Here's the good news: The Miami Dolphins just need to add eight above-average players to their roster to be Super Bowl contenders. That's not that many.
The bad news? Of the 30 teams that didn't make the Super Bowl this year, the Dolphins rank 17th in how many "good" or "elite" players the team would need to add.
ESPN reports that scouting service Pro Football Focus studied the 28 teams who have made the conference championship games between 2007 and 2013, and found that on average about 40 percent of those teams were rated either "good" or "elite" by its standards. Though, note that only players who have played 250 snaps were taken into account.
The Dolphins current have 31 players who are eligible for evaluation. Only two are considered "elite" (Cameron Wake and Rashad Jones), and three are considered "good" (Branden Albert, Koa Misi and Jarvis Landry).

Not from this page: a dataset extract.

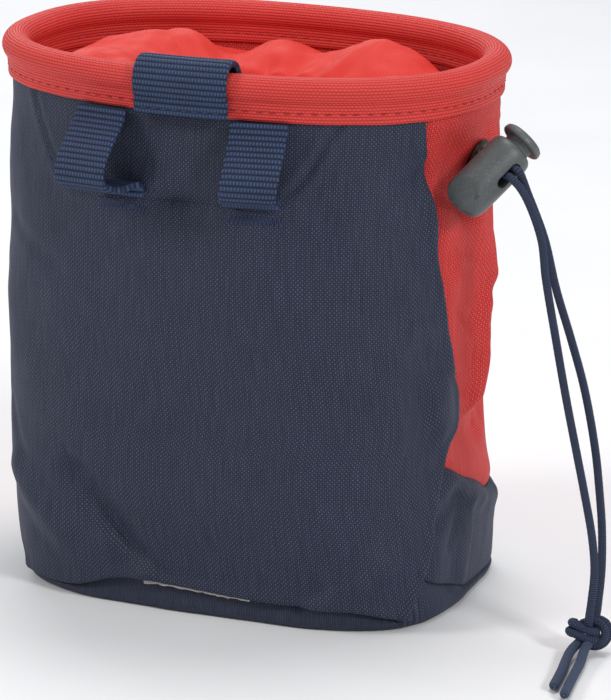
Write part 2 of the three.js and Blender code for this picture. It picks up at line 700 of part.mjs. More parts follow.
// Closure sleeve: puffs of cloth that rise inside the rim, then fall to a gathered hem
function addCollar() {
  const columns = 40;
  const start = bodySection(panelTop);
  const edge = clothWall / 2 + clearance + bandWall / 2;
  const top = bandFoot - clearance - collarWall * 1.4;
  const surface = (angle, place) => {
    const row = { inward: tableValue(collarSteps, 'at', 'inward', place),
      rise: tableValue(collarSteps, 'at', 'rise', place) };
    const wallPoint = bodyPoint(angle, panelTop, -clothWall / 2 - edge - 0.2, false);
    const hem = new THREE.Vector3(
      start.across + (collarHoleWidth / 2) * Math.cos(radians(angle)),
      start.back + (collarHoleDepth / 2) * Math.sin(radians(angle)), 0);
    const point = wallPoint.clone().lerp(hem, row.inward);
    const puff = tableValue(collarPuffs, 'angle', 'rise', angle);
    const height = row.rise > 0 ? row.rise * puff * collarPuff : row.rise * collarThroat;
    return point.setZ(top + (wallPoint.z - panelTop) + height);
  };
  const outer = [];
  const inner = [];
  const stepTurn = 0.4;
  const stepPlace = 0.004;
  for (let row = 0; row < collarPath.length; row += 1) {
    const place = row / (collarPath.length - 1);
    const outerRow = [];
    const innerRow = [];
    for (let column = 0; column < columns; column += 1) {
      const angle = -180 + (360 * column) / columns;
      const around = surface(angle + stepTurn, place).sub(surface(angle - stepTurn, place));
      const low = Math.max(place - stepPlace, 0);
      const along = surface(angle, Math.min(place + stepPlace, 1)).sub(surface(angle, low));
      const normal = around.cross(along).normalize();
      const middle = surface(angle, place);
      outerRow.push(middle.clone().addScaledVector(normal, collarWall / 2));
      innerRow.push(middle.clone().addScaledVector(normal, -collarWall / 2));
    }
    outer.push(outerRow);
    inner.push(innerRow);
  }
  addPiece('closure_collar', facingOut(sheetGeometry(outer, inner, true)), collarCloth);
}

// Belt loop: webbing that leaves the panel under the rim, bows out and turns back to its tack
function addBeltLoop(name, across, skew, reach) {
  const depth = bodySection(panelTop).halfDepth;
  const top = bandFoot - clearance;
  const panelSide = webbingWall / 2 + clearance + loopSlack;
  const middle = loopPath.map((row) => {
    const x = across + row.across * skew;
    const angle = THREE.MathUtils.radToDeg(Math.atan2(-depth, x));
    const height = top - row.along * loopLength;
    const side = bodyPoint(angle + 1, height, 0, false).sub(bodyPoint(angle - 1, height, 0, false));
    return { place: bodyPoint(angle, height, panelSide + row.out * reach), side: side.setZ(0).normalize() };
  });
  const outer = [];
  const inner = [];
  middle.forEach(({ place, side }, i) => {
    const before = middle[Math.max(i - 1, 0)].place;
    const after = middle[Math.min(i + 1, middle.length - 1)].place;
    const along = after.clone().sub(before);
    const normal = along.cross(side).normalize().multiplyScalar(webbingWall / 2);
    const edges = [-loopWidth / 2, loopWidth / 2].map((half) => place.clone().addScaledVector(side, half));
    outer.push(edges.map((edge) => edge.clone().add(normal)));
    inner.push(edges.map((edge) => edge.clone().sub(normal)));
  });
  addPiece(name, facingOut(sheetGeometry(outer, inner)), navyWebbing);
}

// Thin pale strip under the wearer's panel, left plain
function addLabel() {
  const depth = bodySection(0).halfDepth;
  const columns = 6;
  const rows = [[], []];
  const backs = [[], []];
  for (let i = 0; i <= columns; i += 1) {
    const x = labelAcross + labelWidth * (i / columns - 0.5);
    const angle = THREE.MathUtils.radToDeg(Math.atan2(-depth, x));
    const top = tableValue(baseEdgeFront, 'angle', 'height', angle) * panelTop - seamGap;
    [top - labelHeight, top].forEach((height, row) => {
      rows[row].push(bodyPoint(angle, height, clearance + labelWall + 0.1));
      backs[row].push(bodyPoint(angle, height, clearance + 0.1));
    });
  }
  addPiece('label_tab', facingOut(sheetGeometry(rows, backs)), paleLabel);
}

// Frame of the eyelet: its place on the cloth and its outward axis
const eyeletFrame = (() => {
  const place = bodyPoint(eyeletAngle, eyeletHeight);
  const around = bodyPoint(eyeletAngle + 3, eyeletHeight).sub(bodyPoint(eyeletAngle - 3, eyeletHeight));
  const upwards = bodyPoint(eyeletAngle, eyeletHeight + 3).sub(bodyPoint(eyeletAngle, eyeletHeight - 3));
  const axis = around.cross(upwards).normalize();
  const turn = new THREE.Quaternion().setFromUnitVectors(new THREE.Vector3(0, 0, 1), axis);
  return { place, axis, turn };
})();

function placedAtEyelet(geometry) {
  const matrix = new THREE.Matrix4().compose(eyeletFrame.place, eyeletFrame.turn, new THREE.Vector3(1, 1, 1));
  return geometry.applyMatrix4(matrix);
}

// Hole through the side for the eyelet, with a flat seat on each face
function cutForEyelet(cloth) {
  const hole = eyeletBore / 2 + eyeletBarrelWall + clearance;
  const seat = eyeletFlange + clearance;
  const backSeat = eyeletBackFlange + clearance;
  const room = 3;
  const cutter = turned([
    [0, -clothWall - room], [backSeat, -clothWall - room], [backSeat, -clothWall], [hole, -clothWall],
    [hole, 0], [seat, 0], [seat, room], [0, room],
  ], 24);
  return toGeometry(toSolid(cloth).subtract(toSolid(placedAtEyelet(cutter))));
}

function addEyelet() {
  const bore = eyeletBore / 2;
  const barrel = bore + eyeletBarrelWall;
  const front = clearance;
  const rear = -clothWall - clearance;
  const profile = [
    [bore, rear - eyeletSheet], [eyeletBackFlange, rear - eyeletSheet], [eyeletBackFlange, rear],
    [barrel, rear], [barrel, front], [eyeletFlange, front], [eyeletFlange, front + eyeletSheet * 0.5],
    [eyeletFlange - 1, front + eyeletSheet * 1.3], [bore + 0.6, front + eyeletSheet * 1.3],
    [bore, front + eyeletSheet * 0.7], [bore, rear - eyeletSheet],
  ];
  addPiece('eyelet', placedAtEyelet(turned(profile, 20)), darkMetal);
}

// Cord lock. Its own frame has Z along the barrel from the closed end and X along the cord's way
const lockHolePlace = eyeletFrame.place.clone().add(lockFromEyelet);
const lockFrame = (() => {
  const along = lockAxis.clone().normalize();
  const way = lockCordWay.clone().addScaledVector(along, -lockCordWay.dot(along)).normalize();
  const side = along.clone().cross(way);
  const foot = lockHolePlace.clone().addScaledVector(along, -lockHoleAlong);
  const matrix = new THREE.Matrix4().makeBasis(way, side, along).setPosition(foot);
  return { along, way, matrix };
})();

// Oblong block with round ends, length along Z and way along X, to cut the cord's hole
function cordHole(width, length, reach) {
  const shape = new THREE.Shape();
  const straight = length / 2 - width / 2;
  shape.moveTo(width / 2, -straight);
  shape.lineTo(width / 2, straight);
  shape.absarc(0, straight, width / 2, 0, Math.PI, false);
  shape.lineTo(-width / 2, -straight);
  shape.absarc(0, -straight, width / 2, Math.PI, 2 * Math.PI, false);
  const block = new THREE.ExtrudeGeometry(shape, { depth: 2 * reach, bevelEnabled: false, curveSegments: 6 });
  block.translate(0, 0, -reach);
  block.rotateX(Math.PI / 2);
  block.rotateZ(Math.PI / 2);
  return block;
}

function addCordLock() {
  const radius = lockDiameter / 2;
  const shaft = buttonShaft / 2;
  const bore = shaft + clearance;
  const holeWidth = cordDiameter + 2 * clearance;
  const holeLength = 2 * cordDiameter + 3 * clearance + 0.4;
  const barrelSides = 28;
  const barrel = toSolid(turned([
    [0, 0], [radius * 0.62, 0.3], [radius * 0.9, 1.6], [radius, 4], [radius, lockLength - 1.6],
    [radius * 0.93, lockLength - 0.5], [radius * 0.8, lockLength], [bore, lockLength], [bore, lockBoreFloor],
    [0, lockBoreFloor],
  ], barrelSides));
  const hole = cordHole(holeWidth, holeLength, radius + 1);
  hole.translate(0, 0, lockHoleAlong);
  addPiece('cord_lock_barrel', toGeometry(barrel.subtract(toSolid(hole))).applyMatrix4(lockFrame.matrix),
    greyPlastic);

  // At rest the slot in the shaft stands higher than the barrel's hole by the travel at its far end
  const slotLow = lockHoleAlong - holeLength / 2;
  const slotHigh = lockHoleAlong + holeLength / 2 + buttonTravel;
  const headFoot = lockLength + buttonRest;
  const head = buttonHead / 2;
  const button = toSolid(turned([
    [0, slotLow - buttonFoot], [shaft - 0.4, slotLow - buttonFoot], [shaft, slotLow - buttonFoot + 0.4],
    [shaft, headFoot], [head * 0.9, headFoot], [head, headFoot + 0.5],
    [head, headFoot + buttonHeadHeight * 0.45], [head * 0.85, headFoot + buttonHeadHeight * 0.8],
    [head * 0.5, headFoot + buttonHeadHeight],
    [0, headFoot + buttonHeadHeight],
  ], 24));
  const slot = cordHole(holeWidth, slotHigh - slotLow, shaft + 1);
  slot.translate(0, 0, (slotLow + slotHigh) / 2);
  addPiece('cord_lock_button', toGeometry(button.subtract(toSolid(slot))).applyMatrix4(lockFrame.matrix),
    greyPlastic);
}

// Plain tube along a route
function cordGeometry(route, steps) {
  const shape = new THREE.Shape();
  for (let i = 0; i < cordSides; i += 1) {
    const turn = (2 * Math.PI * i) / cordSides;
    const x = (cordDiameter / 2) * Math.cos(turn);
    const y = (cordDiameter / 2) * Math.sin(turn);
    if (i === 0) shape.moveTo(x, y);
    else shape.lineTo(x, y);
  }
  const curve = new THREE.CatmullRomCurve3(route, false, 'centripetal');
  return new THREE.ExtrudeGeometry(shape, { steps, extrudePath: curve, bevelEnabled: false });
}

// The strands lie beside each other in the eyelet, along the lock's own line
const eyeletSide = lockFrame.along.clone()
  .addScaledVector(eyeletFrame.axis, -lockFrame.along.dot(eyeletFrame.axis)).normalize();

function addCord() {
  const pitch = (cordDiameter + clearance) / 2 + 0.1;
  const sideways = lockFrame.along.clone().multiplyScalar(pitch);
  const strand = (name, side, route) => {
    const atEyelet = (out) => eyeletFrame.place.clone()
      .addScaledVector(eyeletFrame.axis, out).addScaledVector(eyeletSide, side * pitch);
    const atLock = (way) => lockHolePlace.clone()
      .addScaledVector(lockFrame.way, way).addScaledVector(sideways, side);
    const [entry, exit] = [-lockDiameter / 2, lockDiameter / 2];
    const points = [
      atEyelet(-clothWall - cordDiameter / 2), atEyelet(eyeletSheet), atEyelet(eyeletSheet + cordDiameter * 0.7),
      atLock(entry - cordDiameter * 0.7), atLock(entry + 0.5), atLock(0), atLock(exit - 1), atLock(exit + 1.2),
      ...route.map((p) => new THREE.Vector3(...p)),
    ];
    addPiece(name, cordGeometry(points, 30), navyCord);
  };
  strand('cord_strand_left', -1, strandARoute);
  strand('cord_strand_right', 1, strandBRoute);
  addKnot();
  for (const [name, route] of Object.entries(tailRoutes)) {
    addPiece(name, cordGeometry(route.map((p) => new THREE.Vector3(...p)), 6), navyCord);
  }
}
// Knot that ties the two strands, as one lump with three lobes
function addKnot() {
  const lobe = (length, width, x, y, z, turn) => {
    const ball = new THREE.SphereGeometry(0.5, 12, 8);
    ball.scale(length, width, width);
    ball.rotateZ(radians(turn));
    ball.translate(x, y, z);
    return toSolid(ball);
  };
  const knot = lobe(knotLength, knotWidth, 0, 0, 0, 52)
    .add(lobe(knotLength * 0.75, knotWidth * 0.8, -1.4, -1.4, -0.4, 110))
    .add(lobe(knotLength * 0.6, knotWidth * 0.75, 1.6, 2.0, -0.3, 20));
  addPiece('cord_knot', toGeometry(knot).translate(knotPlace.x, knotPlace.y, knotPlace.z), navyCord);
}

addBody();
addRim();
addRimTab();
addCollar();
addBeltLoop('belt_loop_left', leftLoopAcross, leftLoopSkew, leftLoopReach);
addBeltLoop('belt_loop_right', rightLoopAcross, rightLoopSkew, rightLoopReach);
addLabel();
addEyelet();
addCordLock();
addCord();

export default group;
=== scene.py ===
import math
import bpy
from mathutils import Matrix, Vector, noise


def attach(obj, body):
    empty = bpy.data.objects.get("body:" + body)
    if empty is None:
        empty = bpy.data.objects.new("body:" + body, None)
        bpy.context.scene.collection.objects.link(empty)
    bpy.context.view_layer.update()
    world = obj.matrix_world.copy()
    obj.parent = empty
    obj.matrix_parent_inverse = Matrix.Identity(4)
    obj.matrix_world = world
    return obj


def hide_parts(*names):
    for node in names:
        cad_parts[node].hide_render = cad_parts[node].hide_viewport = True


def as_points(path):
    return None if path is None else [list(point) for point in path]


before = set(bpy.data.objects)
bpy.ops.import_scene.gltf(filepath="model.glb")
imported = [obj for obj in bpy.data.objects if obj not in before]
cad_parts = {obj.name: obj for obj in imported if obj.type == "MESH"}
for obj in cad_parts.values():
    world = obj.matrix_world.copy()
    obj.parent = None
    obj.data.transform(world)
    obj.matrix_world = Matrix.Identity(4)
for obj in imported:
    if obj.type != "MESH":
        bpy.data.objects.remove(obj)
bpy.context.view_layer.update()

# Sizes are in millimetres up to the last step, where vertices are stored in metres
mm = 0.001

# ---- camera, floor and light

shot = {
    "lookAt": (0, 0, 69.695),      # point of the bag on the lens axis
    "towardsCamera": (0.3775, -0.8862, 0.2687),
    "distance": 1000,
    "lens": 198,
    "shiftRight": 0.0718,          # the bag stands left of the middle of the photograph
    "shiftUp": -0.0524,
}


def placeCamera():
    camera = bpy.data.objects.new("camera", bpy.data.cameras.new("camera"))
    bpy.context.scene.collection.objects.link(camera)
    back = Vector(shot["towardsCamera"]).normalized()
    camera.location = (Vector(shot["lookAt"]) + back * shot["distance"]) * mm
    camera.rotation_euler = back.to_track_quat("Z", "Y").to_euler()
    camera.data.sensor_width = 36
    camera.data.lens = shot["lens"]
    camera.data.shift_x = shot["shiftRight"]
    camera.data.shift_y = shot["shiftUp"]
    camera.data.clip_start = 0.05
    camera.data.clip_end = 20
    bpy.context.scene.camera = camera


lamps = [
    # name, place, aim, size in metres, watts, colour
    ("lampFrontLeft", (-1.05, -0.75, 0.9), (0, 0, 0.07), 0.4, 7.5, (1, 0.985, 0.96)),
    ("lampRight", (1.2, -0.55, 0.85), (0.02, 0, 0.07), 0.3, 9.0, (1, 0.99, 0.98)),
    ("lampTop", (0.05, 0.25, 1.3), (0, 0, 0.12), 0.5, 6, (1, 1, 1)),
    ("lampBack", (-0.7, 0.95, 0.8), (0, 0, 0.08), 0.8, 4, (0.97, 0.985, 1)),
]
studio = {"sky": (0.93, 0.94, 0.96, 1), "strength": 0.42}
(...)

Twenty other players are considered average, including Ryan Tannahill and Pro Bowler Brent Grimes. And six are considered just flat out bad, including Mike Pouncy.
That's stunningly mediocre. The average NFL team has two elite players, 4.3 good players, 21 average players, and 5.8 bad players. Not surprising for a team that continually posts mind-numbingly mediocre records season after season.
To balance out, the team would need to add eight players who are either "elite" or "good." That could come through drafts, trades, or, for the optimists, developing currently "average" players into "good" players.
As it turns out the Dolphins might want to find a few more "good" men for the offensive line, considering it was the worst in the NFL this year. Perhaps that could help Tannahill bump up his rating as well.